4. A Eucaristia, como sacrifício da nova Aliança, põe-se como desenvolvimento e cumprimento da aliança celebrada no Sinai, quando Moisés derramou metade do sangue das vítimas sacrificais sobre o altar, símbolo de Deus, e metade sobre a assembleia dos filhos de Israel (cf. Ex 24,5-8). Este “sangue da aliança” unia intimamente Deus e o homem num vínculo de solidariedade. Com a Eucaristia a intimidade torna-se total, o abraço entre Deus e o homem atinge o seu ápice. É a realização completa daquela “nova aliança” que Jeremias tinha predito (cf.
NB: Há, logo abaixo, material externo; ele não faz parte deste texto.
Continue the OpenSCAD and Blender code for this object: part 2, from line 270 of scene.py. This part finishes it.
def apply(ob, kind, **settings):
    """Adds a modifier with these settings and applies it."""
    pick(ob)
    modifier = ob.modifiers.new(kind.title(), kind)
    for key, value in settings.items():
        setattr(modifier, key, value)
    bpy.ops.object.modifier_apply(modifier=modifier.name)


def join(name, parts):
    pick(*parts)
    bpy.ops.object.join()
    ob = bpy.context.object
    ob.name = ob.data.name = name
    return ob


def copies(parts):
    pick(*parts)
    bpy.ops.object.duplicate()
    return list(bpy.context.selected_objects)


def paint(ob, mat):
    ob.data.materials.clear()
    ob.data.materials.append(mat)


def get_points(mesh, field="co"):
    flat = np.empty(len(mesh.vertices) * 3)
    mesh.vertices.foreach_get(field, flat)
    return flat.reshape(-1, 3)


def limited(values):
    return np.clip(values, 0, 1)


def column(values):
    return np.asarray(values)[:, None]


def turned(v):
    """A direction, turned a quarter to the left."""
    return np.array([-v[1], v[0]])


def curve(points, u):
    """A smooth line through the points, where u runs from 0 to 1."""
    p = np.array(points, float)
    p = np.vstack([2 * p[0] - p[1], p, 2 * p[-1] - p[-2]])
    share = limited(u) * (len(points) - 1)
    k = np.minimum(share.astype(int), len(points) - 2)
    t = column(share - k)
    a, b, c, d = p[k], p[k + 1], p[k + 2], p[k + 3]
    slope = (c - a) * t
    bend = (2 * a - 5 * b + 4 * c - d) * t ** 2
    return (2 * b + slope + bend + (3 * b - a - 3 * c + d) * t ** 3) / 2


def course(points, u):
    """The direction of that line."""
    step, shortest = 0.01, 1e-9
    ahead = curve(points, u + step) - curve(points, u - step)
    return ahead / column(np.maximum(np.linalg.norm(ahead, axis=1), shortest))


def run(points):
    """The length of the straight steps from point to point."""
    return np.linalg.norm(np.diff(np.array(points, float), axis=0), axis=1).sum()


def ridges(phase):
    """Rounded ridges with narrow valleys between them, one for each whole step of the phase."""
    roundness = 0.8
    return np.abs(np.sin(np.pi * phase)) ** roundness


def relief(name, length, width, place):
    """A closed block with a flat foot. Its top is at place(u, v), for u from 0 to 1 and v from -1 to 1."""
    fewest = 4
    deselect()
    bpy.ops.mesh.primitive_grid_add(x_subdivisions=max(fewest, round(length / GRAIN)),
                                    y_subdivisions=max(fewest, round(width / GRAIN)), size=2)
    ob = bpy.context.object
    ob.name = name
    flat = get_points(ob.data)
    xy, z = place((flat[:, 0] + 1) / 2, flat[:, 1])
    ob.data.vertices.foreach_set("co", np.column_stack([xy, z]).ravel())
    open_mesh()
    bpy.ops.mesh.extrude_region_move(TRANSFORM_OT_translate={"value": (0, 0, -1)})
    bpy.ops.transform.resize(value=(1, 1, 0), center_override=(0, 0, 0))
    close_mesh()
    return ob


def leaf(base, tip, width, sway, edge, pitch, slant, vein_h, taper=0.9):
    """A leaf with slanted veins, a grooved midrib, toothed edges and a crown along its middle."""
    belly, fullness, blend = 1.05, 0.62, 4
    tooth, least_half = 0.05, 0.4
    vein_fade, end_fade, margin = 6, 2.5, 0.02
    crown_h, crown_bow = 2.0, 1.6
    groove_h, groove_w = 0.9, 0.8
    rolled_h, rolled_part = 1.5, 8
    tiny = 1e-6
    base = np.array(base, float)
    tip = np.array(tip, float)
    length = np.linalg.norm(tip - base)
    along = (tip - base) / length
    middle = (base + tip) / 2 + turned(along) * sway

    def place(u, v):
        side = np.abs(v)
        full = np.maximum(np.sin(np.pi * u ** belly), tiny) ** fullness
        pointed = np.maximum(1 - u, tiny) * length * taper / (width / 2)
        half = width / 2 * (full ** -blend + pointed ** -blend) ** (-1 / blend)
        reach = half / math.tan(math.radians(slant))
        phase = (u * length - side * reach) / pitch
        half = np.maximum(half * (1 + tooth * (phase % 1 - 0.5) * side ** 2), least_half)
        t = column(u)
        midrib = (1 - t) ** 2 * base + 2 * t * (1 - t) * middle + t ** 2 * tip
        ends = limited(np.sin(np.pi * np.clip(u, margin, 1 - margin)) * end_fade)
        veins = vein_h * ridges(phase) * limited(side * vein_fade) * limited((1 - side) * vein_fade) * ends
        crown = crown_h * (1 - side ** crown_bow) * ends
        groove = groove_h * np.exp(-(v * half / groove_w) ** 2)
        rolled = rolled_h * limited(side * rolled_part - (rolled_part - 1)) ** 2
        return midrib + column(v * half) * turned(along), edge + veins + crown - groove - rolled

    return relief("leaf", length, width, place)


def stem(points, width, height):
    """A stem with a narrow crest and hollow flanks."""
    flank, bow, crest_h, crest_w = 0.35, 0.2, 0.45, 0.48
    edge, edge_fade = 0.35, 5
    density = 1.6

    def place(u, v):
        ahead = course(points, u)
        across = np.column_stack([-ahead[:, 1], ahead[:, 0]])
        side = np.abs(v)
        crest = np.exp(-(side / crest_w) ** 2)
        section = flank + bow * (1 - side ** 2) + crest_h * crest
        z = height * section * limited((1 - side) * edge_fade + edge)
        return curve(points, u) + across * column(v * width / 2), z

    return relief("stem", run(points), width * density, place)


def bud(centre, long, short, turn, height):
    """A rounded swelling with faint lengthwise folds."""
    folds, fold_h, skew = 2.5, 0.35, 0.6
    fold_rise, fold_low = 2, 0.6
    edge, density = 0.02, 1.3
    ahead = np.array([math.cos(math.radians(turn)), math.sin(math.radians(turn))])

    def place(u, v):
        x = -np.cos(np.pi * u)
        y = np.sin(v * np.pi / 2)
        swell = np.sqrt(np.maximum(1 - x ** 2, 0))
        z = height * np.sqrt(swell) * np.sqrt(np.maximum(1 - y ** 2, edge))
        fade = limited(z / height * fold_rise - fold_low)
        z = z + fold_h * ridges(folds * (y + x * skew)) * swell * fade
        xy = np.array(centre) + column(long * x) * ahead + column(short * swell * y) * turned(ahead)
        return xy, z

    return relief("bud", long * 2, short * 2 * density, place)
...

Jr 31,31-34): um pacto no espírito e no coração, que a Carta aos Hebreus exalta precisamente partindo do oráculo do profeta, unindo-o ao sacrifício único e definitivo de Cristo (cf. Hb 10,14-17).

5. A esta altura, podemos ilustrar a outra afirmação: a Eucaristia é um sacrifício de louvor. Essencialmente orientado para a comunhão plena entre Deus e o homem, “o sacrifício eucarístico é a fonte e o centro de todo o culto da Igreja e de toda a vida cristã. Neste sacrifício de ação de graças, de propiciação, impetração e louvor os fiéis participam com maior plenitude, quando não só oferecem ao Pai com todo o coração, em união com o sacerdote, a vítima sagrada e, nela, a si mesmos, mas recebem também a própria vítima no sacramento” (Sagrada Congregação para os Ritos, Eucharisticum mysterium, 3 e).
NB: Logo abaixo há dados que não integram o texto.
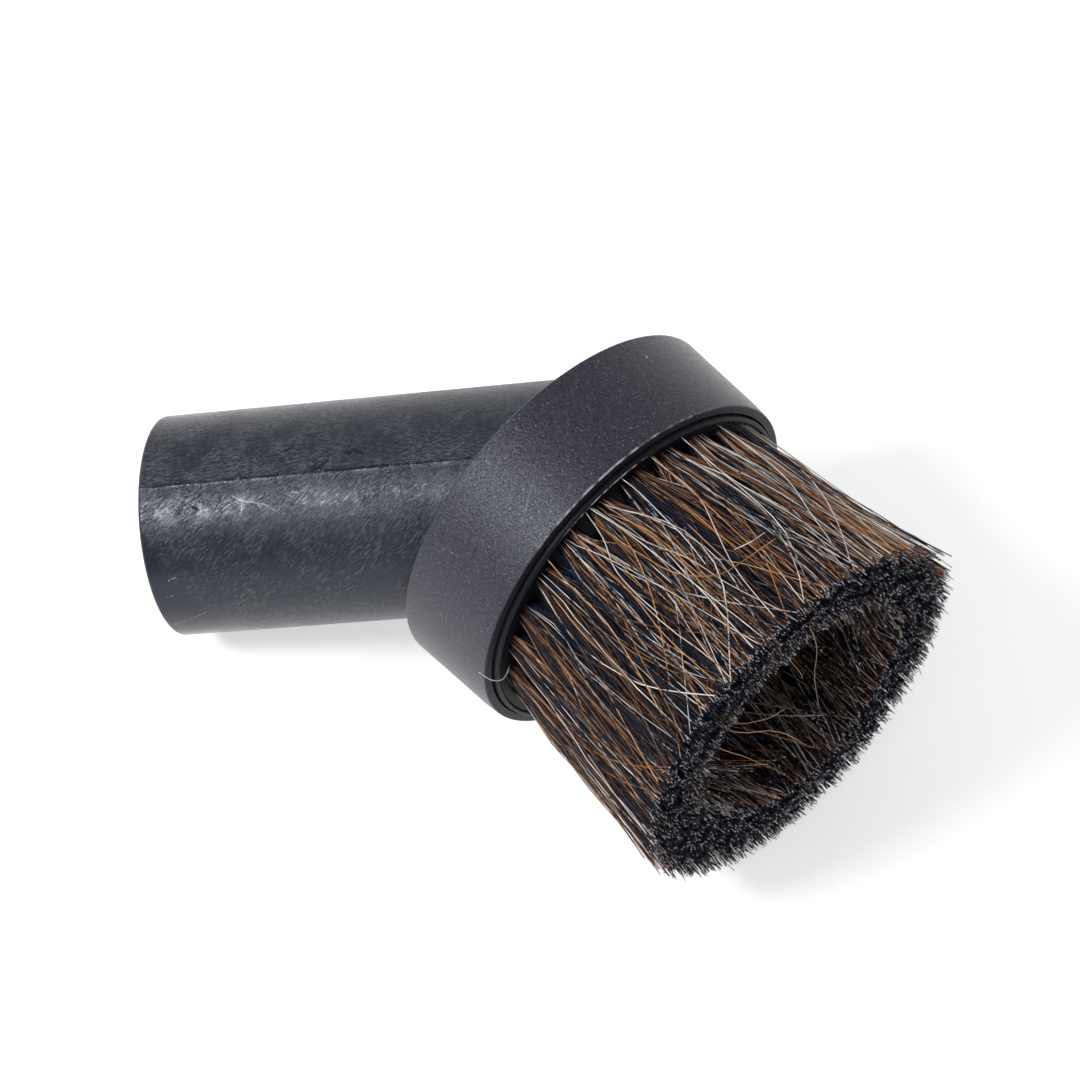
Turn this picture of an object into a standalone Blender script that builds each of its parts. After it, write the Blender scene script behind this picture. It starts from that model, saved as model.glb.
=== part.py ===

Como diz o próprio termo na sua gênesis grega, a Eucaristia é “agradecimento”; nela o Filho de Deus une a Si a humanidade remida num cântico de ação de graças e de louvor. Recordamos que a palavra hebraica  todah, traduzida como “louvor”, significa também “agradecimento”. O sacrifício de louvor era um sacrifício de ação de graças (cf. Sl 49,14.23). Na Última Ceia, para instituir a Eucaristia, Jesus deu graças a seu Pai (cfMt 26,26-27 e paralelos); esta é a origem do nome deste sacramento.

6. “No Sacrifício eucarístico, toda a Criação amada por Deus é apresentada ao Pai, através da Morte e Ressurreição de Cristo” (Catecismo da Igreja Católica, n. 1359). Unindo-se ao sacrifício de Cristo, a Igreja na Eucaristia dá voz ao louvor da inteira criação. A isto deve corresponder o empenho de cada um dos fiéis em oferecer a sua existência, o seu “corpo” como diz Paulo em “sacrifício vivo, santo e agradável a Deus” (Rm 12,1), numa comunhão plena com Cristo crucificado e ressuscitado por todos, e o discípulo é chamado a doar-se inteiramente a Ele.
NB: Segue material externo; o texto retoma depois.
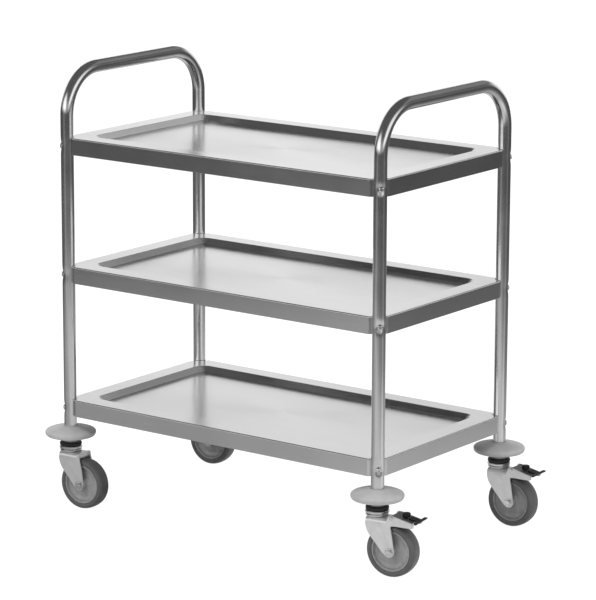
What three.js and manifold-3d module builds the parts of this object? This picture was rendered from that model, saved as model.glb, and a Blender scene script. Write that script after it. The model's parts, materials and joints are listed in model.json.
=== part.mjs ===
// A three-shelf food service trolley in stainless steel, in millimetres, +Z up, floor at z = 0.
// X runs along the trolley, Y across it; the braked castors are at the +X end.
// The origin is on the floor under the middle of the whole footprint, pedals and buffers included.
import * as THREE from 'three';
import Module from 'manifold-3d';
import { mergeVertices } from 'three/addons/utils/BufferGeometryUtils.js';

const wasm = await Module();
wasm.setup();

// ---- driving dimensions -------------------------------------------------------------------

// End frames: one round tube each, bent to an upside-down U.
const POST_SPACING_X = 740;
const POST_SPACING_Y = 410;
const TUBE_RADIUS = 12.5;
const TUBE_WALL = 1.5;
const TROLLEY_HEIGHT = 880;
const BEND_RADIUS = 88;
const TUBE_FOOT_Z = 150;
const PLUG_LENGTH = 16;

// Shelves: pressed sheet with a flat rim, a sunk tray and a deep skirt.
const SHELF_TOPS = { top: 739, middle: 485, bottom: 217 };
const SHEET = 1.5;
const SKIRT_HEIGHT = 33;
const SKIRT_BEYOND_POST = 7;
const RIM_WIDTH = 40;
const TRAY_DEPTH = 11;
const TRAY_WALL_RUN = 10.5;
const TRAY_CORNER_RADIUS = 25;
const CORNER_CUT = 8;

// Shelf screws: one through each post into a nut welded behind the shelf corner.
const SCREW_RADIUS = 3;
const SCREW_CLEARANCE = 0.3;
const SCREW_HEAD_RADIUS = 5.5;
const SCREW_HEAD_HEIGHT = 3.3;
const SCREW_SOCKET_RADIUS = 2.3;
const SCREW_SOCKET_DEPTH = 2;
const WELD_NUT_RADIUS = 6;
const WELD_NUT_END = 22;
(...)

Esta íntima comunhão de amor é decantada pelo poeta francês Paul Claudel, que põe nos lábios de Cristo estas palavras: “Vem comigo, onde Eu Estou, em ti mesmo, /e dar-te-ei a chave da existência. / Lá onde Eu Estou, lá eternamente / está o segredo da tua origem... / (...) Onde estão as tuas mãos, que não estejam as minhas? / E os teus pés, que não estejam pregados na mesma cruz? / Morri e ressuscitei uma vez por todas! Estamos muito próximos um do outro / (...) Como fazer para te separar de Mim / sem que tu Me dilaceres o coração?” (La Messe là-bas).